## What needs to be done
Set down the full listing exactly, character for character.

## Given data
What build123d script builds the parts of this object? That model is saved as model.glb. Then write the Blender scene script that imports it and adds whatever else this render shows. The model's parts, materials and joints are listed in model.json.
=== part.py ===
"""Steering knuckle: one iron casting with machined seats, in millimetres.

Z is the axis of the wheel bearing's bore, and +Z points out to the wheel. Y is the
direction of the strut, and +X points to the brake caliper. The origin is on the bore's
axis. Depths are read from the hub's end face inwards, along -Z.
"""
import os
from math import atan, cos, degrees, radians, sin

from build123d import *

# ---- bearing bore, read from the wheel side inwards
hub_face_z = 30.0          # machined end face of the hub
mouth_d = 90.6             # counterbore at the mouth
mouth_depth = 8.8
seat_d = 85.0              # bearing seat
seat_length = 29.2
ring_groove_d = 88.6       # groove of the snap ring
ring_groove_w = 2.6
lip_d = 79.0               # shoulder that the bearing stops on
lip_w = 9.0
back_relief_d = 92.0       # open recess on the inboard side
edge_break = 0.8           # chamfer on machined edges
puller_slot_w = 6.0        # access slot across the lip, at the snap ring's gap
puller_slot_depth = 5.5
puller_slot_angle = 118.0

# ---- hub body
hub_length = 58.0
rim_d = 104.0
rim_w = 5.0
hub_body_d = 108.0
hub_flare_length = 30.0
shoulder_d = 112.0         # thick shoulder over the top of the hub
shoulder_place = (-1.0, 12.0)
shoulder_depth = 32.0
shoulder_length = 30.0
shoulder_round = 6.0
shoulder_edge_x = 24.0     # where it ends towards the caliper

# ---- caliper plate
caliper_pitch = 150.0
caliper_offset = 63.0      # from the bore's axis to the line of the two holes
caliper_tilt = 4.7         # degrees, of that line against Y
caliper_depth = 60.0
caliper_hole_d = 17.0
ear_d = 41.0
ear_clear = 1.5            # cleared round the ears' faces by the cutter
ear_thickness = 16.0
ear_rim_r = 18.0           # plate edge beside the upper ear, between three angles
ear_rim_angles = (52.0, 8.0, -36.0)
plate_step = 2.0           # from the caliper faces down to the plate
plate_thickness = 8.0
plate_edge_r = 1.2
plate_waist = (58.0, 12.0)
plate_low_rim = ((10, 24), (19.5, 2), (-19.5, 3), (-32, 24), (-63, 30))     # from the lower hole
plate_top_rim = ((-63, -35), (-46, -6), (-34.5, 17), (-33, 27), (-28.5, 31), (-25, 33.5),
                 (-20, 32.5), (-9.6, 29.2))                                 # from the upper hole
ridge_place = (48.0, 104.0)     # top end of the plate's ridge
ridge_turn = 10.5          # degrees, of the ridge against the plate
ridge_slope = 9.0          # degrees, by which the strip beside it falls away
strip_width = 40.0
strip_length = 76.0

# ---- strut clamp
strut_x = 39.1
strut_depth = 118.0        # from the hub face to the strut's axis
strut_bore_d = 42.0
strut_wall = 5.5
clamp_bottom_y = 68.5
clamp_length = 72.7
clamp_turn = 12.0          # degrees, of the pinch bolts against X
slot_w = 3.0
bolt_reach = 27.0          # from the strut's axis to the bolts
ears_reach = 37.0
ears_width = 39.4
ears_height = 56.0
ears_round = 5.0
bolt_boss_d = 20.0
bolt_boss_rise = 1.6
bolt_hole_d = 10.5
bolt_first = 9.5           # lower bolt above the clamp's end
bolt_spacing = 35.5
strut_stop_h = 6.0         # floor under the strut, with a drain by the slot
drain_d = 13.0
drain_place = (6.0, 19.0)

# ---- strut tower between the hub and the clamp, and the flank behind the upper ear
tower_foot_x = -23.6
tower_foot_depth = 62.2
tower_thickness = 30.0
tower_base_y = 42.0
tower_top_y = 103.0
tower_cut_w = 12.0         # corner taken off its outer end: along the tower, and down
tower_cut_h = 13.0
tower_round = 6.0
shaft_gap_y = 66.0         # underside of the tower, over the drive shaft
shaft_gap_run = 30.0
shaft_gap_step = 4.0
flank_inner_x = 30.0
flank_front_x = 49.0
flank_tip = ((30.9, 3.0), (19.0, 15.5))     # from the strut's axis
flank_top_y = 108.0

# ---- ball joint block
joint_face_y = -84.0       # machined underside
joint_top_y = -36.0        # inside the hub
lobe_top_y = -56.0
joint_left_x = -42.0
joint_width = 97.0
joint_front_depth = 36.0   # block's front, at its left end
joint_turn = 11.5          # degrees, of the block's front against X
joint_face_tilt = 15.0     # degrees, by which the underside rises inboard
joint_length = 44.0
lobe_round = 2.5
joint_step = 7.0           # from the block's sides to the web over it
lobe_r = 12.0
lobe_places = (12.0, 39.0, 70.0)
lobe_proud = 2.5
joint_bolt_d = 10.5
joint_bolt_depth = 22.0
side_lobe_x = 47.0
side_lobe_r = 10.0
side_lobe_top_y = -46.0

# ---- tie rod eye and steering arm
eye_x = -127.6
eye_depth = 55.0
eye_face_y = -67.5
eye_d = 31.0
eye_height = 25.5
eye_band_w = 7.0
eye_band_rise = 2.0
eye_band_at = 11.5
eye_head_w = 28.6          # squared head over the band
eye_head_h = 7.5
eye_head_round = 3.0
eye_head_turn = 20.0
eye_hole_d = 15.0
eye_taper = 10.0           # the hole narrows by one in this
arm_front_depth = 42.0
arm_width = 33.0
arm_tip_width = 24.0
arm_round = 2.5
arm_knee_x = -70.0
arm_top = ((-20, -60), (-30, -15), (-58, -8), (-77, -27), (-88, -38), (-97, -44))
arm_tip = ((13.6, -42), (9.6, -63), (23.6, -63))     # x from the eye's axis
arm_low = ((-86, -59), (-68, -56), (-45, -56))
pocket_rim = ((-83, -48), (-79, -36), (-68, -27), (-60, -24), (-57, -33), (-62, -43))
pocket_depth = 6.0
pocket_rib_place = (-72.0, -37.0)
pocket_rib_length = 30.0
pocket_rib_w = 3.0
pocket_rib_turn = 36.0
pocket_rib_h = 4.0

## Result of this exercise
What build123d script builds the parts of this object? That model is saved as model.glb. Then write the Blender scene script that imports it and adds whatever else this render shows. The model's parts, materials and joints are listed in model.json.
=== part.py ===
"""Steering knuckle: one iron casting with machined seats, in millimetres.

Z is the axis of the wheel bearing's bore, and +Z points out to the wheel. Y is the
direction of the strut, and +X points to the brake caliper. The origin is on the bore's
axis. Depths are read from the hub's end face inwards, along -Z.
"""
import os
from math import atan, cos, degrees, radians, sin

from build123d import *

# ---- bearing bore, read from the wheel side inwards
hub_face_z = 30.0          # machined end face of the hub
mouth_d = 90.6             # counterbore at the mouth
mouth_depth = 8.8
seat_d = 85.0              # bearing seat
seat_length = 29.2
ring_groove_d = 88.6       # groove of the snap ring
ring_groove_w = 2.6
lip_d = 79.0               # shoulder that the bearing stops on
lip_w = 9.0
back_relief_d = 92.0       # open recess on the inboard side
edge_break = 0.8           # chamfer on machined edges
puller_slot_w = 6.0        # access slot across the lip, at the snap ring's gap
puller_slot_depth = 5.5
puller_slot_angle = 118.0

# ---- hub body
hub_length = 58.0
rim_d = 104.0
rim_w = 5.0
hub_body_d = 108.0
hub_flare_length = 30.0
shoulder_d = 112.0         # thick shoulder over the top of the hub
shoulder_place = (-1.0, 12.0)
shoulder_depth = 32.0
shoulder_length = 30.0
shoulder_round = 6.0
shoulder_edge_x = 24.0     # where it ends towards the caliper

# ---- caliper plate
caliper_pitch = 150.0
caliper_offset = 63.0      # from the bore's axis to the line of the two holes
caliper_tilt = 4.7         # degrees, of that line against Y
caliper_depth = 60.0
caliper_hole_d = 17.0
ear_d = 41.0
ear_clear = 1.5            # cleared round the ears' faces by the cutter
ear_thickness = 16.0
ear_rim_r = 18.0           # plate edge beside the upper ear, between three angles
ear_rim_angles = (52.0, 8.0, -36.0)
plate_step = 2.0           # from the caliper faces down to the plate
plate_thickness = 8.0
plate_edge_r = 1.2
plate_waist = (58.0, 12.0)
plate_low_rim = ((10, 24), (19.5, 2), (-19.5, 3), (-32, 24), (-63, 30))     # from the lower hole
plate_top_rim = ((-63, -35), (-46, -6), (-34.5, 17), (-33, 27), (-28.5, 31), (-25, 33.5),
                 (-20, 32.5), (-9.6, 29.2))                                 # from the upper hole
ridge_place = (48.0, 104.0)     # top end of the plate's ridge
ridge_turn = 10.5          # degrees, of the ridge against the plate
ridge_slope = 9.0          # degrees, by which the strip beside it falls away
strip_width = 40.0
strip_length = 76.0

# ---- strut clamp
strut_x = 39.1
strut_depth = 118.0        # from the hub face to the strut's axis
strut_bore_d = 42.0
strut_wall = 5.5
clamp_bottom_y = 68.5
clamp_length = 72.7
clamp_turn = 12.0          # degrees, of the pinch bolts against X
slot_w = 3.0
bolt_reach = 27.0          # from the strut's axis to the bolts
ears_reach = 37.0
ears_width = 39.4
ears_height = 56.0
ears_round = 5.0
bolt_boss_d = 20.0
bolt_boss_rise = 1.6
bolt_hole_d = 10.5
bolt_first = 9.5           # lower bolt above the clamp's end
bolt_spacing = 35.5
strut_stop_h = 6.0         # floor under the strut, with a drain by the slot
drain_d = 13.0
drain_place = (6.0, 19.0)

# ---- strut tower between the hub and the clamp, and the flank behind the upper ear
tower_foot_x = -23.6
tower_foot_depth = 62.2
tower_thickness = 30.0
tower_base_y = 42.0
tower_top_y = 103.0
tower_cut_w = 12.0         # corner taken off its outer end: along the tower, and down
tower_cut_h = 13.0
tower_round = 6.0
shaft_gap_y = 66.0         # underside of the tower, over the drive shaft
shaft_gap_run = 30.0
shaft_gap_step = 4.0
flank_inner_x = 30.0
flank_front_x = 49.0
flank_tip = ((30.9, 3.0), (19.0, 15.5))     # from the strut's axis
flank_top_y = 108.0

# ---- ball joint block
joint_face_y = -84.0       # machined underside
joint_top_y = -36.0        # inside the hub
lobe_top_y = -56.0
joint_left_x = -42.0
joint_width = 97.0
joint_front_depth = 36.0   # block's front, at its left end
joint_turn = 11.5          # degrees, of the block's front against X
joint_face_tilt = 15.0     # degrees, by which the underside rises inboard
joint_length = 44.0
lobe_round = 2.5
joint_step = 7.0           # from the block's sides to the web over it
lobe_r = 12.0
lobe_places = (12.0, 39.0, 70.0)
lobe_proud = 2.5
joint_bolt_d = 10.5
joint_bolt_depth = 22.0
side_lobe_x = 47.0
side_lobe_r = 10.0
side_lobe_top_y = -46.0

# ---- tie rod eye and steering arm
eye_x = -127.6
eye_depth = 55.0
eye_face_y = -67.5
eye_d = 31.0
eye_height = 25.5
eye_band_w = 7.0
eye_band_rise = 2.0
eye_band_at = 11.5
eye_head_w = 28.6          # squared head over the band
eye_head_h = 7.5
eye_head_round = 3.0
eye_head_turn = 20.0
eye_hole_d = 15.0
eye_taper = 10.0           # the hole narrows by one in this
arm_front_depth = 42.0
arm_width = 33.0
arm_tip_width = 24.0
arm_round = 2.5
arm_knee_x = -70.0
arm_top = ((-20, -60), (-30, -15), (-58, -8), (-77, -27), (-88, -38), (-97, -44))
arm_tip = ((13.6, -42), (9.6, -63), (23.6, -63))     # x from the eye's axis
arm_low = ((-86, -59), (-68, -56), (-45, -56))
pocket_rim = ((-83, -48), (-79, -36), (-68, -27), (-60, -24), (-57, -33), (-62, -43))
pocket_depth = 6.0
pocket_rib_place = (-72.0, -37.0)
pocket_rib_length = 30.0
pocket_rib_w = 3.0
pocket_rib_turn = 36.0
pocket_rib_h = 4.0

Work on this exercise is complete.